Written by Marco De Novellis
With the dawn of the digital era, the traditional LEGO model faces its greatest ever challenge. Yet MBA grad Freek Duppen, senior manager, operating model development, at LEGO Group in London, thinks that the toy manufacturing giant is more than ready to adapt.
According to Common Sense Media, 90% of US children have used a computer and 81% have played video console games by the age of eight. And in the UK, one in three children own their own tablet, according to a 2014 report by communications regulator Ofcom.
Freek, from IE Business School, is part of a cross-functional team responsible for developing and leveraging LEGO’s operating model. He says LEGO is driving new innovation to integrate digital and physical play.
Previously, the pioneering young professional worked at Capgemini Consulting in the strategy and innovation space. But, determined to take his career to the next level, Frederik relocated to Spain for an MBA.
How can LEGO respond to the demands of an increasingly digitized world?
We consider digitization as a way to make our core business — the physical LEGO model — even more attractive and exciting to consumers. To do this, the company leverages digitization over a broad range of topics.
A good example of this is our recent launch of LEGO Dimensions, a “toys-to-life” product that blends video gaming with physical products. It allows you to build mini-figures, vehicles and gadgets out of bricks, and then transport them into the video game. It combines characters and worlds from different LEGO themes, so you can have Gandalf and Batman running around in a Simpsons’ world!

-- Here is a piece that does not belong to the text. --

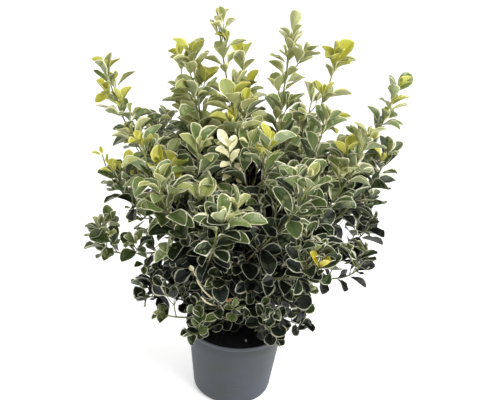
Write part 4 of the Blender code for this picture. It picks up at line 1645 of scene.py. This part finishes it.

We also leverage social and digital media to reach our consumers. We get over a 100 million views each month on our LEGO YouTube channel, providing content to kids to spur their imagination and helping them create new storylines for their physical play experiences.
Why did you decide to pursue an MBA?
I wanted to beef up my business knowledge. I really enjoyed consulting, but I was still curious about what else was out there, and I felt like my learning curve was flattening.
I figured an MBA would be a great structural break, which would broaden my horizons and allow me to make a more informed decision on what to do next.
Why did you decide to pursue a career at LEGO?
I had already worked with LEGO as a consultant and I was truly impressed by its corporate culture, people, and the simplicity of how it went about certain things.
What advice do you have for MBAs considering a career at LEGO?
Make sure you have a good understanding of the company culture. At heart, LEGO is a Danish, family-owned company, and with that comes a specific way of doing things.
LEGO places an above average emphasis on collaboration skills. People are very much expected and encouraged to collaborate, both within and across functional areas. Being able to demonstrate that you can work effectively with other people will certainly benefit your application.
Why did you choose to study at IE Business School in particular?
IE was my number one choice from the start.
What I appreciated most was the innovative nature of its curriculum, which is largely customizable to one’s own needs and preferences.
It has some really practical “lab” modules, which bring your newly-acquired knowledge and skills to life, and great infrastructure to support entrepreneurship.
What does a typical working day at LEGO mean for you?
Our work in the operating model team revolves around talking to and facilitating meetings with stakeholders in the organization, analytical work on the operating model itself, and problem-solving in the form of driving task forces — all powered by great coffee and the occasional game of foosball!
How have you profited from your MBA experience?
An MBA helps you to move forward, faster in your career. The experience of continuously being challenged — academically, culturally, or otherwise — truly boosts your personal development and is hard to replicate in a corporate setting.